---- AVAILABLE DATA
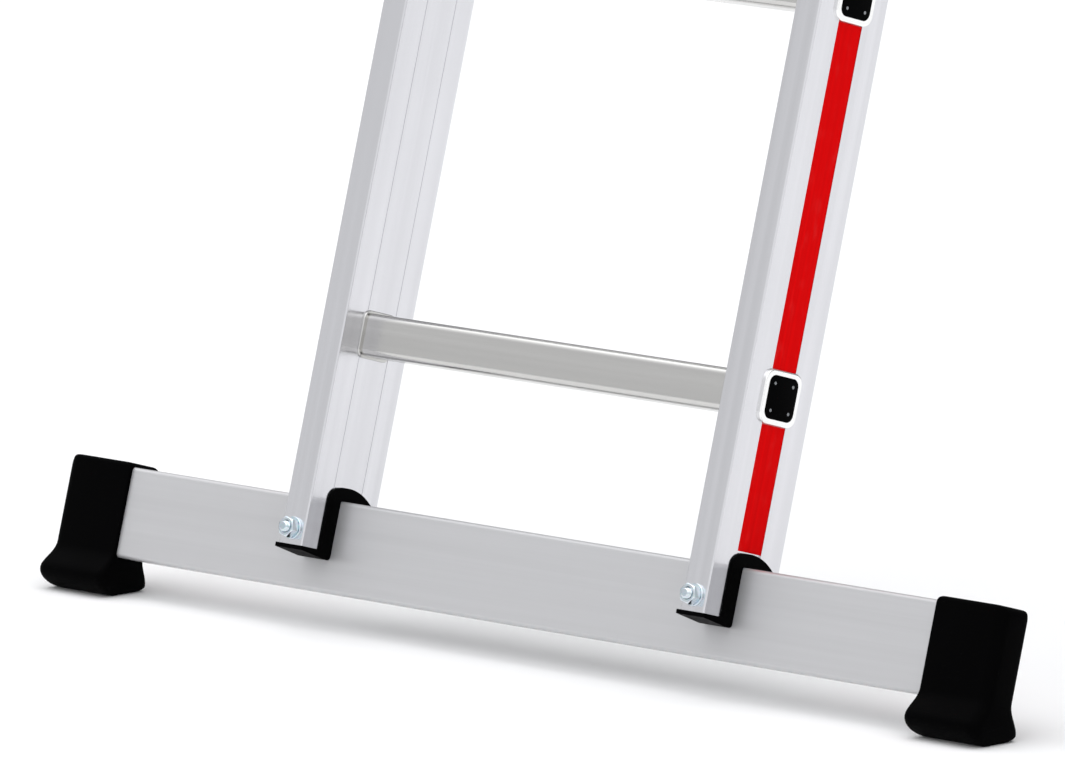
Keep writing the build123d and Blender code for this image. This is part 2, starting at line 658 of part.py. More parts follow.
def add_rivets(places, head_side, plate_face, wall_face, outward):
    """Blind rivets along X: head on plate_face, tail behind wall_face."""
    for y, z in places:
        with BuildSketch(Plane.YZ.offset(head_side * plate_face)) as head:
            with Locations((y, z)):
                Circle(RIVET_HEAD_RADIUS)
        with BuildSketch(Plane.YZ.offset(head_side * plate_face)) as shank:
            with Locations((y, z)):
                Circle(RIVET_RADIUS)
        with BuildSketch(Plane.YZ.offset(head_side * wall_face)) as tail:
            with Locations((y, z)):
                Circle(RIVET_TAIL_RADIUS)
        extrude(head.sketch, amount=outward * RIVET_HEAD, taper=RIVET_HEAD_TAPER)
        extrude(shank.sketch, amount=-outward * abs(plate_face - wall_face))
        extrude(tail.sketch, amount=-outward * RIVET_TAIL)


GUIDES = {
    "base": (BASE_FRONT, -1, BASE_GUIDE_FOOT, BASE_GUIDE_RIVETS),
    "fly": (FLY_BACK, 1, FLY_GUIDE_FOOT, FLY_GUIDE_RIVETS),
}
for section, (edge, toward, foot, rivets) in GUIDES.items():
    for name, side in SIDES.items():
        keep(make_guide(side, edge, toward, foot, rivets), f"{section}_guide_{name}")
    with BuildPart() as liners:
        for side in SIDES.values():
            add_liner(side, edge, toward, foot)
    keep(liners, f"{section}_guide_liners")
    with BuildPart() as guide_rivets:
        for side in SIDES.values():
            add_rivets(rivets, side, HALF + PLATE, HALF - SIDE_WALL, side)
    keep(guide_rivets, f"{section}_guide_rivets")


# Rung hooks -------------------------------------------------------------------------------------

PLATE_INNER = INNER - BRACKET_THICKNESS - BRACKET_RELIEF
HOOK_INNER_FACE = HOOK_OUTER_FACE - HOOK_THICKNESS
SPRING_LENGTH = 2 * SPRING_WIRE * SPRING_TURNS
PIN_NECK = HOOK_INNER_FACE - SPRING_LENGTH - 2 * SPRING_PLAY
FINGER_INNER = HOOK_REACH - HOOK_FINGER


def from_pivot(radius, angle):
    """A point of the hook's side view: angle in degrees, 0 straight down, positive to the wall."""
    return (
        PIVOT_Y + radius * sin(radians(angle)),
        PIVOT_Z - radius * cos(radians(angle)),
    )


for name, side in SIDES.items():
    with BuildPart() as bracket:
        front = FLY_FRONT + BRACKET_FRONT_INSET
        taper_start = FLY_BACK - BRACKET_BACK_INSET
        with BuildSketch(Plane.YZ.offset(side * PLATE_INNER)):
            with BuildLine():
                Polyline(
                    (front, BRACKET_FOOT),
                    (taper_start, BRACKET_FOOT),
                    (PIVOT_Y, PIVOT_Z - BRACKET_BOSS),
                )
                RadiusArc(
                    (PIVOT_Y, PIVOT_Z - BRACKET_BOSS),
                    (PIVOT_Y + BRACKET_BOSS, PIVOT_Z),
                    -BRACKET_BOSS,
                )
                Polyline(
                    (PIVOT_Y + BRACKET_BOSS, PIVOT_Z),
                    (PIVOT_Y + BRACKET_BOSS, PIVOT_Z + SPRING_LEG + BRACKET_REST),
                    (taper_start, BRACKET_FOOT + BRACKET_HEIGHT),
                    (front, BRACKET_FOOT + BRACKET_HEIGHT),
                    (front, BRACKET_FOOT),
                )
            make_face()
        extrude(amount=side * (BRACKET_THICKNESS + BRACKET_RELIEF))
        with BuildSketch(Plane.YZ.offset(side * (INNER - BRACKET_RELIEF))):
            with Locations((FLY_BACK - STILE_CORNER + STILE_DEPTH / 2, PIVOT_Z)):
                Rectangle(STILE_DEPTH, 2 * BRACKET_HEIGHT)
        extrude(amount=side * BRACKET_RELIEF, mode=Mode.SUBTRACT)
        with BuildSketch(Plane.YZ.offset(side * PLATE_INNER)):
            with Locations((PIVOT_Y, PIVOT_Z)):
                Circle(BRACKET_BOSS)
        extrude(amount=-side * BRACKET_SPACER)
        with BuildSketch(Plane.YZ.offset(side * (PLATE_INNER - BRACKET_SPACER))):
            with Locations((PIVOT_Y, PIVOT_Z)):
                Circle(PIN_RADIUS)
        extrude(amount=side * 3 * BRACKET_THICKNESS, mode=Mode.SUBTRACT)
        cut_rivet_holes(side * PLATE_INNER, side * 2 * BRACKET_THICKNESS, BRACKET_RIVETS)
    keep(bracket, f"hook_bracket_{name}")

    with BuildPart() as hook:
        with BuildSketch(Plane.YZ.offset(side * HOOK_INNER_FACE)):
            with Locations((PIVOT_Y, PIVOT_Z)):
                Circle(HOOK_BOSS_RADIUS)
            arm_length = FINGER_INNER + HOOK_FINGER / 2
            with Locations((PIVOT_Y, PIVOT_Z - arm_length / 2)):
                Rectangle(HOOK_ARM_WIDTH, arm_length)
            with BuildLine():
                Line(from_pivot(FINGER_INNER, HOOK_HEEL_ANGLE), from_pivot(HOOK_REACH, HOOK_HEEL_ANGLE))
                ThreePointArc(
                    from_pivot(HOOK_REACH, HOOK_HEEL_ANGLE),
                    from_pivot(HOOK_REACH, HOOK_TIP_ANGLE / 2),
                    from_pivot(HOOK_REACH, HOOK_TIP_ANGLE),
                )
                Line(
                    from_pivot(HOOK_REACH, HOOK_TIP_ANGLE),
                    from_pivot(FINGER_INNER, HOOK_TIP_ANGLE),
                )
                ThreePointArc(
                    from_pivot(FINGER_INNER, HOOK_TIP_ANGLE),
                    from_pivot(FINGER_INNER, HOOK_TIP_ANGLE / 2),
                    from_pivot(FINGER_INNER, HOOK_HEEL_ANGLE),
                )
            make_face()
            with Locations((PIVOT_Y, PIVOT_Z)):
                Circle(PIN_RADIUS + PIN_PLAY, mode=Mode.SUBTRACT)
        extrude(amount=side * HOOK_THICKNESS)
        with BuildSketch(Plane.YZ.offset(side * HOOK_INNER_FACE)):
            with Locations((PIVOT_Y, PIVOT_Z - GRIP_DROP)):
                RectangleRounded(GRIP_WIDTH, GRIP_HEIGHT, GRIP_CORNER)
        extrude(amount=-side * GRIP_LENGTH)
    keep(hook, f"hook_{name}")

with BuildPart() as pins:
    for side in SIDES.values():
        with BuildSketch(Plane.YZ.offset(side * PIN_NECK)):
            with Locations((PIVOT_Y, PIVOT_Z)):
                Circle(PIN_RADIUS)
        extrude(amount=side * (INNER - BRACKET_RELIEF - PIN_NECK))
        with BuildSketch(Plane.YZ.offset(side * PIN_NECK)):
            with Locations((PIVOT_Y, PIVOT_Z)):
                Circle(PIN_HEAD_RADIUS)
        extrude(amount=-side * PIN_HEAD)
keep(pins, "hook_pins")

with BuildPart() as springs:
    for side in SIDES.values():
        coil_start = HOOK_INNER_FACE - SPRING_PLAY - SPRING_WIRE
        for turn in range(SPRING_TURNS):
            centre = side * (coil_start - turn * SPRING_PITCH)
            with Locations(Location((centre, PIVOT_Y, PIVOT_Z), (0, 90, 0))):
                Torus(SPRING_RADIUS, SPRING_WIRE)
        last = side * (coil_start - (SPRING_TURNS - 1) * SPRING_PITCH)
        leg_y = PIVOT_Y + SPRING_RADIUS
        with BuildSketch(Plane.XY.offset(PIVOT_Z)):
            with Locations((last, leg_y)):
                Circle(SPRING_WIRE)
        extrude(amount=SPRING_LEG)
        with BuildSketch(Plane.YZ.offset(last)):
            with Locations((leg_y, PIVOT_Z + SPRING_LEG)):
                Circle(SPRING_WIRE)
        extrude(amount=side * (PLATE_INNER - abs(last)))
keep(springs, "hook_springs")

with BuildPart() as bracket_rivets:
    for side in SIDES.values():
        add_rivets(BRACKET_RIVETS, side, PLATE_INNER, INNER + SIDE_WALL, -side)
keep(bracket_rivets, "hook_bracket_rivets")
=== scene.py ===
import json
import math

import bmesh
import bpy
from mathutils import Matrix, Vector

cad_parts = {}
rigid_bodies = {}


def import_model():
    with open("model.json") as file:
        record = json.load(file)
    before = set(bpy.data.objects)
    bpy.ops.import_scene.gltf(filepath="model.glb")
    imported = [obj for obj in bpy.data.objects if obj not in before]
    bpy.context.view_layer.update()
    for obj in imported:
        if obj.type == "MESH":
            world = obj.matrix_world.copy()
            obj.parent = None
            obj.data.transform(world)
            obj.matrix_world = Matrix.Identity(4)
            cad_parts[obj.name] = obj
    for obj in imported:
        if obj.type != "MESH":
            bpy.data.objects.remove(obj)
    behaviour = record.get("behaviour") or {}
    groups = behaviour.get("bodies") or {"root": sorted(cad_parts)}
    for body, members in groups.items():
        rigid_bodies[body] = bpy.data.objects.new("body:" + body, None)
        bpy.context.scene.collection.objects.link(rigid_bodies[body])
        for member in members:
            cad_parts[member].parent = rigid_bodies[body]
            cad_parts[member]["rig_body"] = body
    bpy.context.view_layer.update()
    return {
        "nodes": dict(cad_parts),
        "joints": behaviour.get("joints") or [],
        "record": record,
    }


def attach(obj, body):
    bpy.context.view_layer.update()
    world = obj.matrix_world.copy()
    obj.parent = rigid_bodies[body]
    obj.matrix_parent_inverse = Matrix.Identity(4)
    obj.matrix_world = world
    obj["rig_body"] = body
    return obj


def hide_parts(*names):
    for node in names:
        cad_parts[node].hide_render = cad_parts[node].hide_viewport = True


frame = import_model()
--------
▸ **DESCRIPTION OF THE TASK**
Everything from the line with "obj.matrix_parent_inverse = Matrix.Identity(4)" to the end of the listing above needs to be duplicated exactly, both end lines included, with nothing more.

▸ **OUTPUT OF THE EXERCISE**
    obj.matrix_parent_inverse = Matrix.Identity(4)
    obj.matrix_world = world
    obj["rig_body"] = body
    return obj


def hide_parts(*names):
    for node in names:
        cad_parts[node].hide_render = cad_parts[node].hide_viewport = True


frame = import_model()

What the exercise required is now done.